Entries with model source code
[Start]

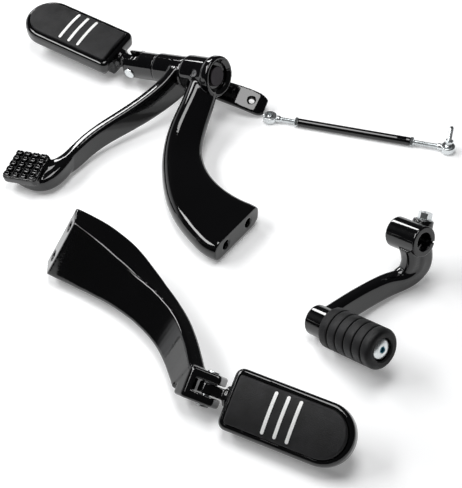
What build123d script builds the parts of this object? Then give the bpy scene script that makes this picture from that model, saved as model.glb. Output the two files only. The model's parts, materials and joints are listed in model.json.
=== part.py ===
from build123d import *
import math
import os

os.makedirs("parts", exist_ok=True)

# All sizes are millimetres. The kit lies on a floor at Z = 0, as it is laid out for a
# picture: right-hand control group behind, left bracket in front, shift lever to the right.

# Frame bolts and bracket ends
HOLE_SPACING = 38.1
HOLE_RADIUS = 4.75
HOLE_DEPTH = 30.0
FLARE_RADIUS = 6.2
FLARE_DEPTH = 1.5

# Pivot line of the brake pedal, measured along the pivot from the open end of the boss
BOSS_RADIUS = 19.0
BOSS_LENGTH = 42.0
COLLAR_RADIUS = 22.0
COLLAR_LENGTH = 10.0
SHAFT_RADIUS = 9.5
COUNTERBORE_RADIUS = 15.5
COUNTERBORE_DEPTH = 7.0
SHAFT_START = COUNTERBORE_DEPTH
SHAFT_SOCKET = 14.0
PLUG_RADIUS = 11.0
WASHER_RADIUS = 14.0
WASHER_THICK = 1.0
SIDE_PLAY = 0.1
HUB_LENGTH = 40.0
HUB_RADIUS = 16.5
BUSH_RADIUS = 12.0
BUSH_PLAY = 0.05
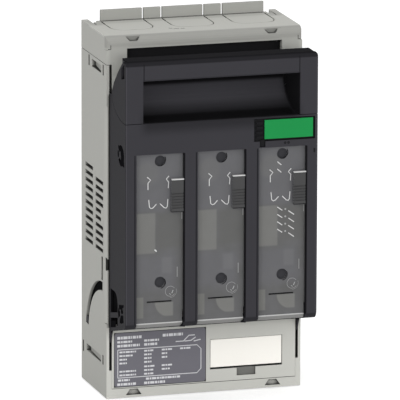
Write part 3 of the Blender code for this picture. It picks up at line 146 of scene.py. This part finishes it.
# Light that falls through the right-hand vents, as it shows in the third window: first line and rows
VENT_PITCH = 3.92
VENT_WIDTH = 0.45
VENT_GLINTS = (
    (((-2.2, 128.0), (-0.1, 126.2)), 2),
    (((-2.1, 103.9), (0.6, 102.0)), 4),
    (((3.9, 101.6), (7.0, 99.4)), 4),
)
VENT_DOT_MIDDLE = (2.25, 102.6)
VENT_DOT = (0.3, 0.4)
VENT_DOT_ROWS = 4
DOT_STEPS = 8
HEADER_DOT_STEPS = 10

# The rating plate's print: rows as foot, top and the spans of their bars, then the frame and a symbol
PRINT_DEPTH = (48.2, 48.23)
PRINT_ROWS = (
    (31.4, 32.9, ((-47.2, -34.0), (-22.5, -11.5))),
    (29.4, 30.5, ((-47.2, -39.0), (-32.6, -24.0))),
    (27.2, 28.5, ((-47.2, -35.0), (-32.6, -25.5))),
    (24.0, 24.9, ((-46.0, -37.0), (-32.6, -27.6), (-23.0, -17.4), (-13.0, -7.2))),
    (22.0, 22.9, ((-46.0, -38.4), (-32.6, -28.6), (-23.0, -19.6))),
    (20.0, 20.9, ((-46.0, -42.0), (-32.6, -28.6), (-23.0, -19.6))),
    (18.0, 18.9, ((-46.0, -42.0), (-32.6, -28.6))),
    (15.6, 16.5, ((-32.6, -27.0), (-23.0, -17.0))),
    (13.6, 14.5, ((-46.0, -37.0), (-32.6, -27.6), (-23.0, -18.6))),
    (11.6, 12.5, ((-46.0, -37.0), (-32.6, -27.6))),
    (8.8, 9.9, ((-46.8, -40.4), (-31.6, -13.0))),
    (6.5, 7.8, ((-47.2, -36.4), (-32.6, -20.6))),
)
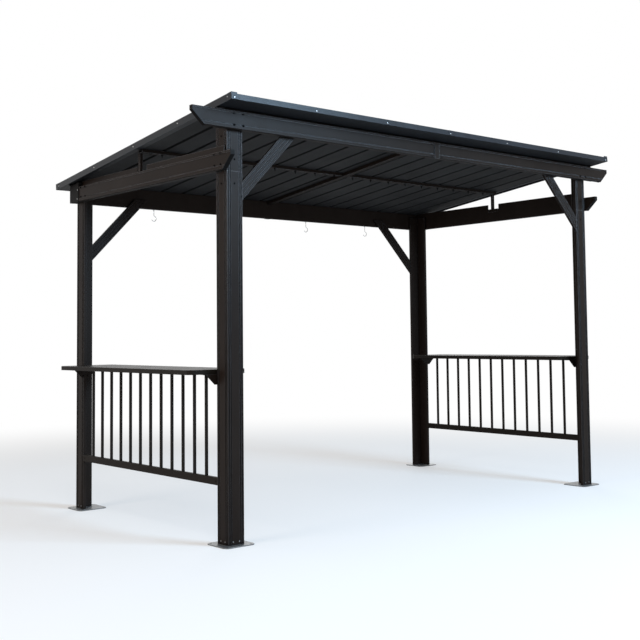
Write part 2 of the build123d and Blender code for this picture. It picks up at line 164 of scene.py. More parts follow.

[End]

Exercise brief: Write all of the records out again exactly.

Task output:
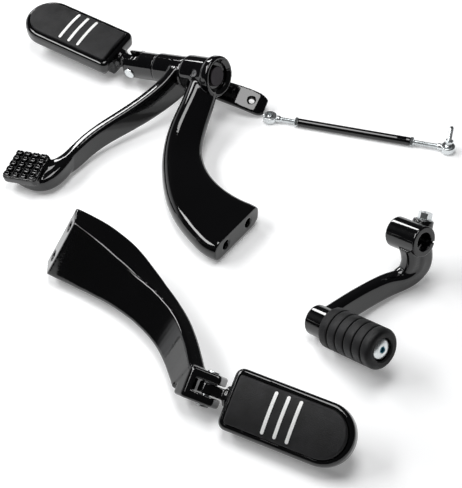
What build123d script builds the parts of this object? Then give the bpy scene script that makes this picture from that model, saved as model.glb. Output the two files only. The model's parts, materials and joints are listed in model.json.
=== part.py ===
from build123d import *
import math
import os

os.makedirs("parts", exist_ok=True)

# All sizes are millimetres. The kit lies on a floor at Z = 0, as it is laid out for a
# picture: right-hand control group behind, left bracket in front, shift lever to the right.

# Frame bolts and bracket ends
HOLE_SPACING = 38.1
HOLE_RADIUS = 4.75
HOLE_DEPTH = 30.0
FLARE_RADIUS = 6.2
FLARE_DEPTH = 1.5

# Pivot line of the brake pedal, measured along the pivot from the open end of the boss
BOSS_RADIUS = 19.0
BOSS_LENGTH = 42.0
COLLAR_RADIUS = 22.0
COLLAR_LENGTH = 10.0
SHAFT_RADIUS = 9.5
COUNTERBORE_RADIUS = 15.5
COUNTERBORE_DEPTH = 7.0
SHAFT_START = COUNTERBORE_DEPTH
SHAFT_SOCKET = 14.0
PLUG_RADIUS = 11.0
WASHER_RADIUS = 14.0
WASHER_THICK = 1.0
SIDE_PLAY = 0.1
HUB_LENGTH = 40.0
HUB_RADIUS = 16.5
BUSH_RADIUS = 12.0
BUSH_PLAY = 0.05
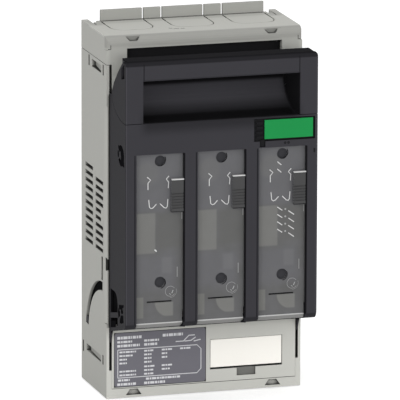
Write part 3 of the Blender code for this picture. It picks up at line 146 of scene.py. This part finishes it.
# Light that falls through the right-hand vents, as it shows in the third window: first line and rows
VENT_PITCH = 3.92
VENT_WIDTH = 0.45
VENT_GLINTS = (
    (((-2.2, 128.0), (-0.1, 126.2)), 2),
    (((-2.1, 103.9), (0.6, 102.0)), 4),
    (((3.9, 101.6), (7.0, 99.4)), 4),
)
VENT_DOT_MIDDLE = (2.25, 102.6)
VENT_DOT = (0.3, 0.4)
VENT_DOT_ROWS = 4
DOT_STEPS = 8
HEADER_DOT_STEPS = 10

# The rating plate's print: rows as foot, top and the spans of their bars, then the frame and a symbol
PRINT_DEPTH = (48.2, 48.23)
PRINT_ROWS = (
    (31.4, 32.9, ((-47.2, -34.0), (-22.5, -11.5))),
    (29.4, 30.5, ((-47.2, -39.0), (-32.6, -24.0))),
    (27.2, 28.5, ((-47.2, -35.0), (-32.6, -25.5))),
    (24.0, 24.9, ((-46.0, -37.0), (-32.6, -27.6), (-23.0, -17.4), (-13.0, -7.2))),
    (22.0, 22.9, ((-46.0, -38.4), (-32.6, -28.6), (-23.0, -19.6))),
    (20.0, 20.9, ((-46.0, -42.0), (-32.6, -28.6), (-23.0, -19.6))),
    (18.0, 18.9, ((-46.0, -42.0), (-32.6, -28.6))),
    (15.6, 16.5, ((-32.6, -27.0), (-23.0, -17.0))),
    (13.6, 14.5, ((-46.0, -37.0), (-32.6, -27.6), (-23.0, -18.6))),
    (11.6, 12.5, ((-46.0, -37.0), (-32.6, -27.6))),
    (8.8, 9.9, ((-46.8, -40.4), (-31.6, -13.0))),
    (6.5, 7.8, ((-47.2, -36.4), (-32.6, -20.6))),
)
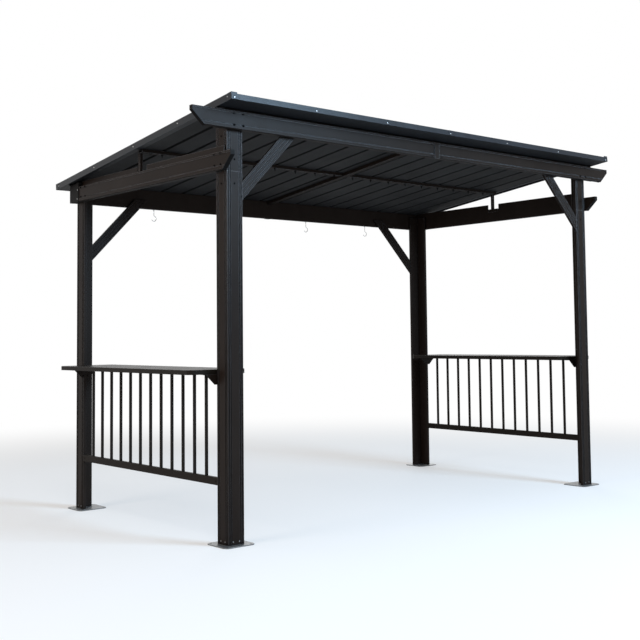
Write part 2 of the build123d and Blender code for this picture. It picks up at line 164 of scene.py. More parts follow.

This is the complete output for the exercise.